Abstract: The Fair Trade Experiment in California: Edna Gleason and the Druggists' Campaign, 1929-1933

Laura D. Phillips


An unlikely leader in the California fair trade movement, Edna Gleason, known as the "Mother of Fair Trade," exemplified the dual appeal of woman as citizen-consumer and business person as protector of the public interest. A self-taught pharmacist and entrepreneur, Gleason led first local, then regional, and finally national efforts to protect retail proprietors from aggressive price-cutting by chain store competitors. For Gleason and her fellow trade association members, fair trade entailed association management of trade practices, including service guarantees, quality controls, cost accounting methods, and price scheduling between manufacturer and retailer. She spearheaded the California campaign for fair trade legislation that exempted proprietors from antitrust prosecution when contractually seeking these goals.
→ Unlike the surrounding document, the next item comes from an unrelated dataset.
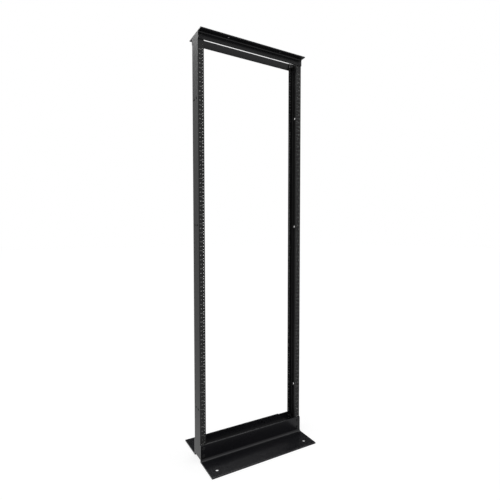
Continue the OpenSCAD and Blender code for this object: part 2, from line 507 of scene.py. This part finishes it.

Ultimately, the California fair trade movement exercised a decisive influence on the national political economy. As it succeeded in protecting proprietary capitalists and stabilizing retail prices in the drug industry, similar goals pursued by the National Recovery Administration were axed by the Supreme Court, making room for new legislation to stabilize the economy. While the conventional history of trade association regulation dismisses these efforts as rent-seeking or doomed to collective action failure, this paper recovers a viable alternative vision of American capitalism.